===== INFORMATION SHOWN
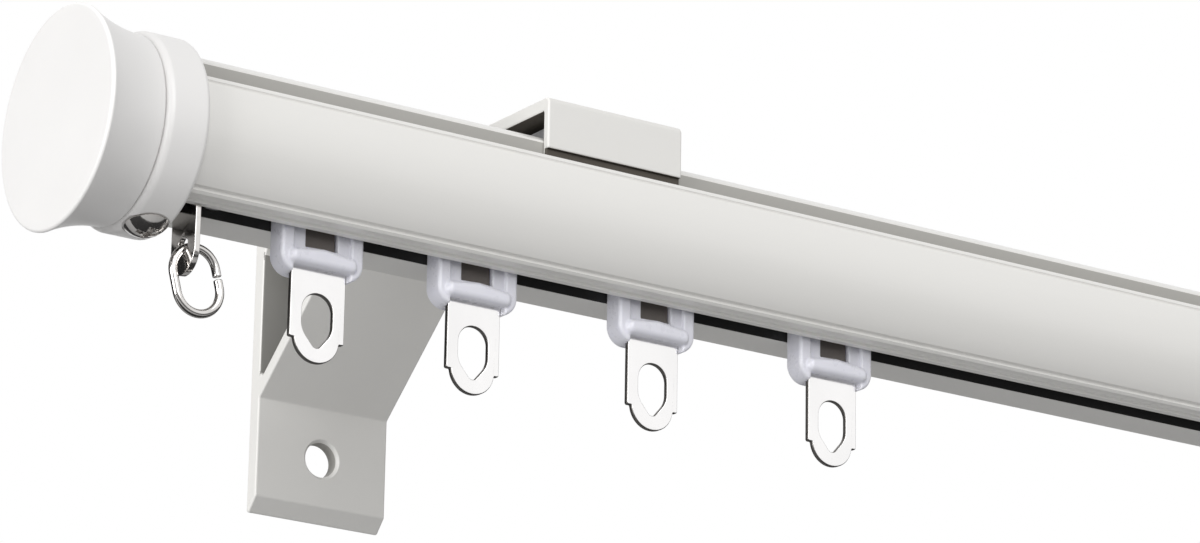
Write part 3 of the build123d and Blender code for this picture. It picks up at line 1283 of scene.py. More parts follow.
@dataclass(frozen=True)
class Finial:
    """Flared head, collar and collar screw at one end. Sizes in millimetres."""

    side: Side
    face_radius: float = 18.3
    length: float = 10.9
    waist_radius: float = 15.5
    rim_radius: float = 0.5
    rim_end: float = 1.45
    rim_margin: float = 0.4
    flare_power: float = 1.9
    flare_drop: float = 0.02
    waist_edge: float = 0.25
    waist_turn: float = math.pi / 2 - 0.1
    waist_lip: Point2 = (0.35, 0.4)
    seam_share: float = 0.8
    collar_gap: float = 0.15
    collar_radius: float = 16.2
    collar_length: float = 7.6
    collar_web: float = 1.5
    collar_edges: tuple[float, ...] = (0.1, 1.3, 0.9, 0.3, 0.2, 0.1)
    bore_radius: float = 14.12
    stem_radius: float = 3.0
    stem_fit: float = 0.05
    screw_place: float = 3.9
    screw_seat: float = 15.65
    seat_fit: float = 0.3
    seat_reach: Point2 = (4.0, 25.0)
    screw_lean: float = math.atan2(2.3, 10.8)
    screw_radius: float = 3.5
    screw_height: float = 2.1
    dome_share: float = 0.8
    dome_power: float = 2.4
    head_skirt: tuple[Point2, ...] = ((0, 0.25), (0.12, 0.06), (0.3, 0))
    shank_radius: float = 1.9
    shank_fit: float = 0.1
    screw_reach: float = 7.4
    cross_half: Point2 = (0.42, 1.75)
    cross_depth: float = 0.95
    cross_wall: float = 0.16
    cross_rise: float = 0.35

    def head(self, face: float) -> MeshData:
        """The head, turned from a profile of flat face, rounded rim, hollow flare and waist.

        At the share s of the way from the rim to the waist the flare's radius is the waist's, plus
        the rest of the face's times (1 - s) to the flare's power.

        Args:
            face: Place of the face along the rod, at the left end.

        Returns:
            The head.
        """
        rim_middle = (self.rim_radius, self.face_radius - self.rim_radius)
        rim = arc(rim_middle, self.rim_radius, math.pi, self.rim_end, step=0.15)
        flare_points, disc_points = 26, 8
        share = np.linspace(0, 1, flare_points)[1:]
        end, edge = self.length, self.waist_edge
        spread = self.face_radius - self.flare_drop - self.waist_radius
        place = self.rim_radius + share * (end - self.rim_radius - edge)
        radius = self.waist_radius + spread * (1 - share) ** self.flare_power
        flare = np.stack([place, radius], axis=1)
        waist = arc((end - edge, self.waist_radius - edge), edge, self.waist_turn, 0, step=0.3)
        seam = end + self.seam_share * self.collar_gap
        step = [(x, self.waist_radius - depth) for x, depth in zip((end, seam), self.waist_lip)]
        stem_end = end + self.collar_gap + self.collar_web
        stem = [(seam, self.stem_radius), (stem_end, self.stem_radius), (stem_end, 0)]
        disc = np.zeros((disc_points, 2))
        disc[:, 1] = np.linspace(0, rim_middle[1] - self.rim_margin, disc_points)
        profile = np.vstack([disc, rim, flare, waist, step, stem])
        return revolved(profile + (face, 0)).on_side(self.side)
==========
### THE PROBLEM:
Write every line of the material above again, exactly.

### REPLY TO THE EXERCISE:
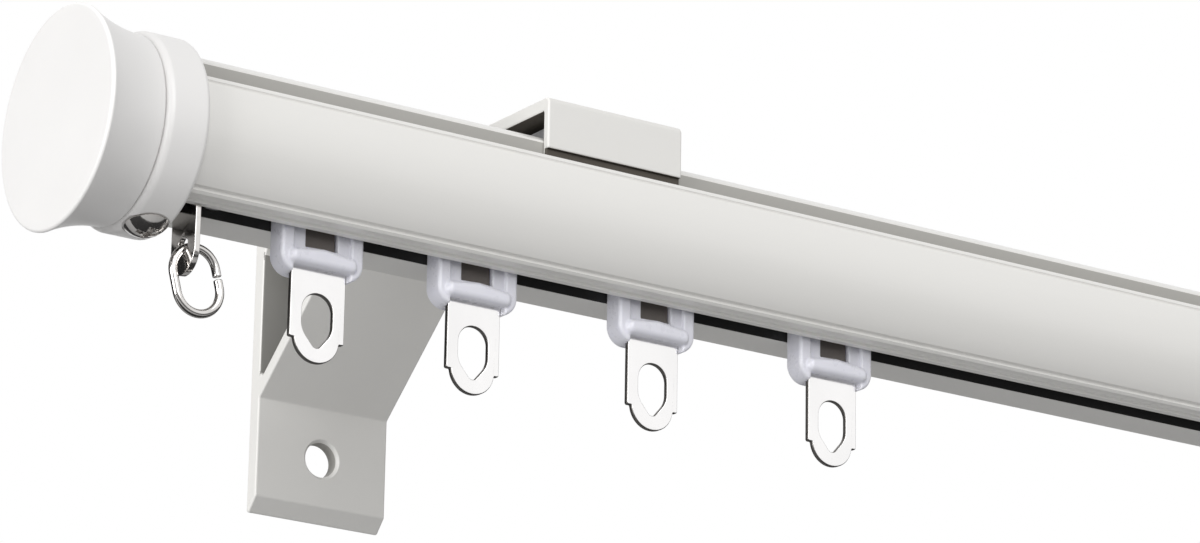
Write part 3 of the build123d and Blender code for this picture. It picks up at line 1283 of scene.py. More parts follow.
@dataclass(frozen=True)
class Finial:
    """Flared head, collar and collar screw at one end. Sizes in millimetres."""

    side: Side
    face_radius: float = 18.3
    length: float = 10.9
    waist_radius: float = 15.5
    rim_radius: float = 0.5
    rim_end: float = 1.45
    rim_margin: float = 0.4
    flare_power: float = 1.9
    flare_drop: float = 0.02
    waist_edge: float = 0.25
    waist_turn: float = math.pi / 2 - 0.1
    waist_lip: Point2 = (0.35, 0.4)
    seam_share: float = 0.8
    collar_gap: float = 0.15
    collar_radius: float = 16.2
    collar_length: float = 7.6
    collar_web: float = 1.5
    collar_edges: tuple[float, ...] = (0.1, 1.3, 0.9, 0.3, 0.2, 0.1)
    bore_radius: float = 14.12
    stem_radius: float = 3.0
    stem_fit: float = 0.05
    screw_place: float = 3.9
    screw_seat: float = 15.65
    seat_fit: float = 0.3
    seat_reach: Point2 = (4.0, 25.0)
    screw_lean: float = math.atan2(2.3, 10.8)
    screw_radius: float = 3.5
    screw_height: float = 2.1
    dome_share: float = 0.8
    dome_power: float = 2.4
    head_skirt: tuple[Point2, ...] = ((0, 0.25), (0.12, 0.06), (0.3, 0))
    shank_radius: float = 1.9
    shank_fit: float = 0.1
    screw_reach: float = 7.4
    cross_half: Point2 = (0.42, 1.75)
    cross_depth: float = 0.95
    cross_wall: float = 0.16
    cross_rise: float = 0.35

    def head(self, face: float) -> MeshData:
        """The head, turned from a profile of flat face, rounded rim, hollow flare and waist.

        At the share s of the way from the rim to the waist the flare's radius is the waist's, plus
        the rest of the face's times (1 - s) to the flare's power.

        Args:
            face: Place of the face along the rod, at the left end.

        Returns:
            The head.
        """
        rim_middle = (self.rim_radius, self.face_radius - self.rim_radius)
        rim = arc(rim_middle, self.rim_radius, math.pi, self.rim_end, step=0.15)
        flare_points, disc_points = 26, 8
        share = np.linspace(0, 1, flare_points)[1:]
        end, edge = self.length, self.waist_edge
        spread = self.face_radius - self.flare_drop - self.waist_radius
        place = self.rim_radius + share * (end - self.rim_radius - edge)
        radius = self.waist_radius + spread * (1 - share) ** self.flare_power
        flare = np.stack([place, radius], axis=1)
        waist = arc((end - edge, self.waist_radius - edge), edge, self.waist_turn, 0, step=0.3)
        seam = end + self.seam_share * self.collar_gap
        step = [(x, self.waist_radius - depth) for x, depth in zip((end, seam), self.waist_lip)]
        stem_end = end + self.collar_gap + self.collar_web
        stem = [(seam, self.stem_radius), (stem_end, self.stem_radius), (stem_end, 0)]
        disc = np.zeros((disc_points, 2))
        disc[:, 1] = np.linspace(0, rim_middle[1] - self.rim_margin, disc_points)
        profile = np.vstack([disc, rim, flare, waist, step, stem])
        return revolved(profile + (face, 0)).on_side(self.side)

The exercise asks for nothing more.